Eben Fiske Ostby took possession of Sylvester Manor and in 2008 brought in Peconic Land Trust to help manage conservation of the property with Sara as the project manager.
Sara’s initial connection with Bennett Konesni, Ostby’s nephew, and the person who first envisioned the property as an educational farm, was through music. Sara plays fiddle and sings. “We figured out we were both musicians and started playing music together” she said. “Making music was a big part of Bennett’s starting point. Bennett calls singing ‘erupting in joyful noise.’”
Sara’s other passion is the sea. “I am happiest when I am in the water,” she said “It’s absolute bliss.” Summer through late fall she swims in local waters, and then travels to Bimini when she can, to free-dive with Atlantic spotted dolphins. “I love staying down in the water…I think I was a sea creature in a former life.
In 2009 she joined the Sylvester Manor Board of Directors, and in 2013 became Strategic Director.

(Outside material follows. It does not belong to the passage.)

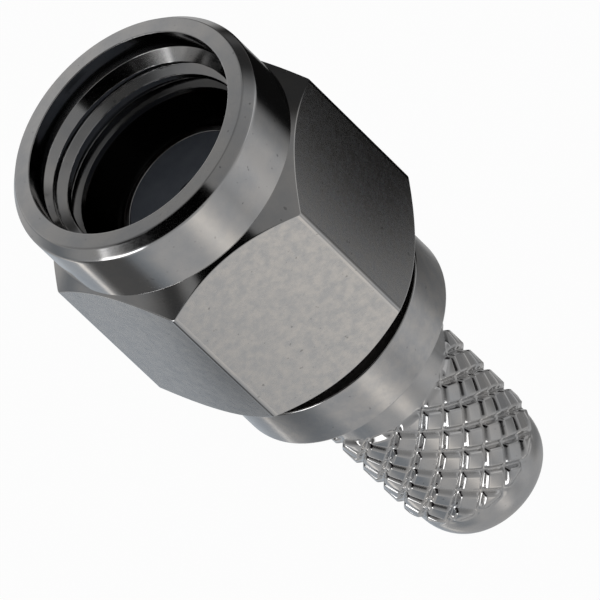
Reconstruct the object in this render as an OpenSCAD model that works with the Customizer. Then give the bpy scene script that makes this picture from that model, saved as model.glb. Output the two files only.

During these years, she worked to complete the gift, made final on June 23, 2014, that allowed creation of the Sylvester Manor Educational Farm and the preservation of the farmlands, buildings and historical sites. Sara said, “It’s just so fortunate, so lucky. When the Board received the gift of this property this year, there was not a dry eye in the house. It was an incredible moment.”
After hundreds of years of private ownership, the gates of Sylvester Manor have swung open wider and wider. Sara said, “It’s a goal of ours for this to be a welcoming place for everybody. It’s a big change. Those gates were somewhere you didn’t go.” The Manor House is now open most weekends for tours, and the grounds, historical sites and walking paths are open most days.
On Saturday, October 11, Sylvester Manor will hold a daylong event called Plant & Sing; part harvest celebration, part American music festival. The Wainright sisters, Martha Wainwright and Lucy Wainright Roche are featured performers. Sara pointed out that the Wainright sisters are not strangers to Shelter Island, having spent time growing up at the home of their father, Loudon Wainright III. But, like most long-time Islanders, they had little experience of Sylvester Manor until now.
This year’s Plant & Sing will be another great opportunity to get to know Sylvester Manor. Sara said, “ Over 100 volunteers are needed for the event. If you want to attend, but you don’t want to pay, you can volunteer to work for a couple of hours and enjoy the day. “
Sara describes it a collective expression of “ Gratitude, collaboration and celebration. Everyone feels lucky to be able to be on this place.”
In many ways, Sara’s work is a return to her own roots. “I grew up in the woods of Connecticut in a family of musicians who like to cook. So I’ve circled back to where I began. This place is very New England in its feel, and it prioritizes food and music.” We are here to find more ways to erupt in joyful noise.”
What do you always have with you? Song.”I always have music in my head.”
Favorite food? Kale.“I don’t mind local peaches either.”
Favorite book? One Hundred Years of Solitude by Gabriel García Márquez.“Its stories focus on relationships-community and family…connection.”
Best place other than Shelter Island? In the Atlantic Ocean.“I’m very, very comfortable in water. It takes the weight off. ”
Best place ON Shelter Island? Sylvester Manor.
Favorite person, living or dead, who is not a member of the family? Environmental activist, Joanna Macy.“She is a deep ecologist, who transforms fear into positive energy and action.”